Thanks @ajeancharles for the update. Then I think one natural thing to consider is whether your gains computed are correct. For you to check, I am sharing my results:

image546×776 29.1 KB

You can see:

• each feature’s gain, and,
• the feature with the best gain is chosen as the best feature.

Note the number 2, 3 and 4 are test cases that use perfectly correlated features.

I am sharing the three printing lines I have added, and maybe you can do the same and see if you spot anything different in the printed results?

def get_best_split(X, y, node_indices):   

    # Some useful variables
    num_features = X.shape[1]

    # You need to return the following variables correctly
    best_feature = -1

    ### START CODE HERE ###
    max_info_gain = 0

    print('\nBegin to loop through the features') #ADDED, please remove this line before submission.
    # Iterate through all features
    for feature in range(num_features): 

        # Your code here to compute the information gain from splitting on this feature
        info_gain = 
        print(feature, info_gain) #ADDED, please remove this line before submission.

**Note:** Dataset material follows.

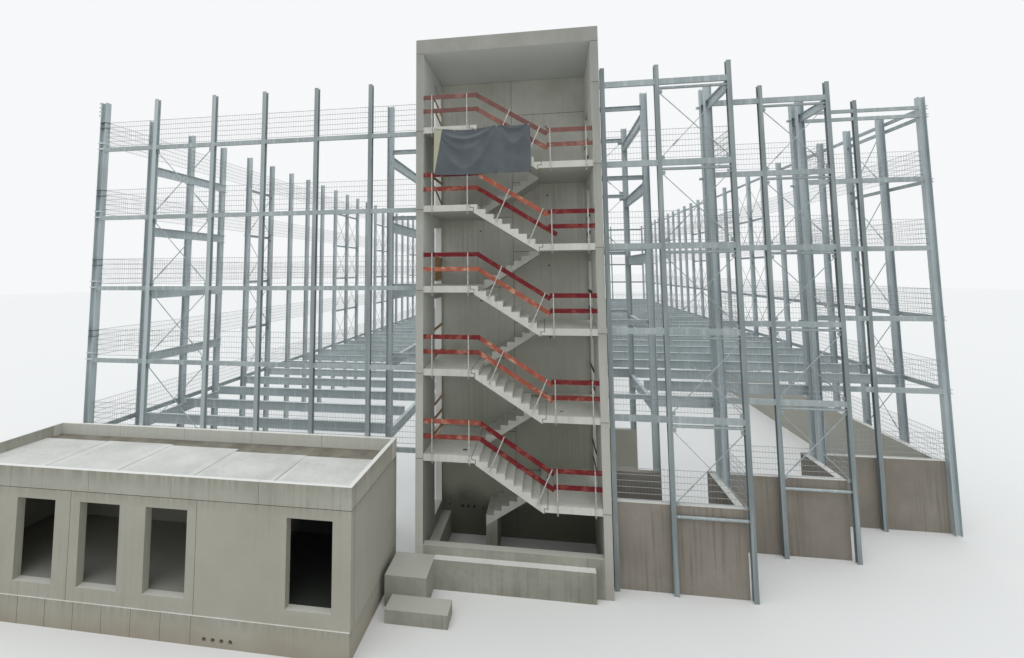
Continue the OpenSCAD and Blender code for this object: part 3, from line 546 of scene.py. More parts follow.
def lap_pad(side):
    """The stepped strip of one half lap; side is 1 where the landing lies on the left."""
    half = pad_t / 2
    made = solid(-half, half, -proud, flight_w + proud, -landing_t / 2 - half, proud)
    foot = -landing_t / 2
    pull(made, lambda c, n: n.z < -0.9, (0, 0, -0.0001))
    low = solid(-half, lap + half, -proud, flight_w + proud, foot - half, foot + half)
    if side < 0:
        low.data.transform(Matrix.Translation((-lap, 0, 0)))
    tail = solid(-half, half, -proud, flight_w + proud, -landing_t - proud, foot - half)
    tail.data.transform(Matrix.Translation((side * lap, 0, 0)))
    return join([made, low, tail])


left_lap = [at(step_x - flat_end, front_set, left_level[k]) for k in range(1, 6)]
left_lap += [at(step_x - flat_end, tower_in - flight_w, left_level[k]) for k in range(1, 5)]
right_lap = [at(step_x + run + flat_end, front_set, right_level[k]) for k in range(1, 6)]
right_lap += [at(step_x + run + flat_end, tower_in - flight_w, right_level[k]) for k in range(1, 6)]
set_out(lap_pad(1), left_lap, "left_lap_pads", rubber)
set_out(lap_pad(-1), right_lap, "right_lap_pads", rubber)

# Guard posts
# Square steel tubes that are clamped round the slab edges: a jaw with a spindle grips
# each slab from below, and two hooks on every post carry the boards.
bare_steel, tree, shader, coords = new_material("bare_steel", 0.35)
patina = noise(tree, coords, 24, 5)
tone = blend(tree, ramp(tree, patina, 0.35, 0.7), (0.62, 0.61, 0.58, 1), (0.36, 0.34, 0.31, 1))
tree.links.new(tone, shader.inputs["Base Color"])
tree.links.new(between(tree, patina, 0.4, 0.7), shader.inputs["Roughness"])
dress("guard_posts", bare_steel)
rail_post, board_low, board_high, board_h, board_t = 0.018, 0.290, 0.540, 0.075, 0.015
post_back = front_set
post_front = front_set - rail_post
upright_x = {"left": (-1.3045, -0.6755), "right": (0.7525, 1.3475)}
upright_at = [(x, left_level[k]) for k in range(1, 6) for x in upright_x["left"]]
upright_at += [(x, right_level[k]) for k in range(1, 6) for x in upright_x["right"]]

jaw = solid(-0.009, 0.009, post_front, post_back + 0.060, -landing_t - 0.010, -landing_t)
pull(jaw, lambda c, n: n.z < -0.9, (0, 0, -0.004))
spindle = turned(0.005, -0.022, 0.0, 8)
turn(spindle, 90)
spindle.data.transform(at(0, post_back + 0.014, -landing_t - 0.036))
handle = solid(-0.016, 0.016, post_back + 0.010, post_back + 0.018, -landing_t - 0.038,
               -landing_t - 0.031, 0.002)
seat_plate = solid(-0.014, 0.014, post_front + 0.001, post_back + 0.050, 0.0, 0.004, 0.001)
clamp = join([jaw, spindle, handle, seat_plate])
set_out(clamp, [at(x, 0, z) for x, z in upright_at], "post_clamps", bare_steel)

hook = solid(-0.007, 0.007, post_back, post_back + board_t + 0.003, -board_h / 2 - 0.003, -board_h / 2)
pull(hook, lambda c, n: n.y > 0.9, (0, 0.003, 0))
pull(hook, lambda c, n: n.z > 0.9 and c.y > post_back + board_t + 0.003, (0, 0, 0.020))
hook_places = [at(x, 0, z + h) for x, z in upright_at for h in (board_low, board_high)]
set_out(hook, hook_places, "board_hooks", bare_steel)

# Guard boards
# Site boards, painted red on both sides and used many times: some are still deep red,
# on others the paint has rubbed and bleached to orange and salmon, with bare ends.
painted, enter, leave = new_group(
    "Rubbed Paint",
    [("Vector", "Vector", None), ("Paint", "Color", (0.3, 0.03, 0.025, 1)),
     ("Faded", "Color", (0.5, 0.16, 0.1, 1)), ("Wood", "Color", (0.45, 0.33, 0.2, 1)),
     ("Age", "Float", 0.5)])
vector = enter.outputs["Vector"]
grain = stretched(painted, vector, (4.5, 90, 90), 5)
scuffs = noise(painted, vector, 7, 6, 0.7)
uneven = times(painted, times(painted, ramp(painted, scuffs, 0.3, 0.7), 0.5), -0.25, "ADD")
fade = times(painted, enter.outputs["Age"], uneven, "ADD")
fade = add_node(painted, "Clamp", {"Value": fade}).outputs[0]
tone = blend(painted, fade, enter.outputs["Paint"], enter.outputs["Faded"])
scuff_mask = times(painted, ramp(painted, scuffs, 0.52, 0.60), ramp(painted, grain, 0.38, 0.55))
scuff_mask = times(painted, scuff_mask, times(painted, enter.outputs["Age"], 0.12, "ADD"))
tone = blend(painted, times(painted, scuff_mask, 0.8), tone, enter.outputs["Wood"])
give_out(painted, leave, tone, (scuffs, 0.45, 0.8), grain)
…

        # If the information gain is larger than the max seen so far
        if info_gain > max_info_gain:  
            # Your code here to set the max_info_gain and best_feature
            max_info_gain = 
            best_feature = 
    ### END CODE HERE ##    

print(f'Best feature to split on: {best_feature}')  #ADDED, please remove this line before submission.
return best_feature

Please feel free to share your printed results for follow-up discussion.

Cheers,
Raymond

By the way, @ajeancharles, once you are able to pass all public tests, and you are ready to submit your work, please remember to remove all the print command lines added by you as they are going to interfere with the autograder and cause your submission to fail.

I will do it over the weekend. I am doing this for fun; I have been taking classes for a few days (knowledge binging) and need to catch up with some sleep. I need to get some sleep.
You will hear from me in a few days.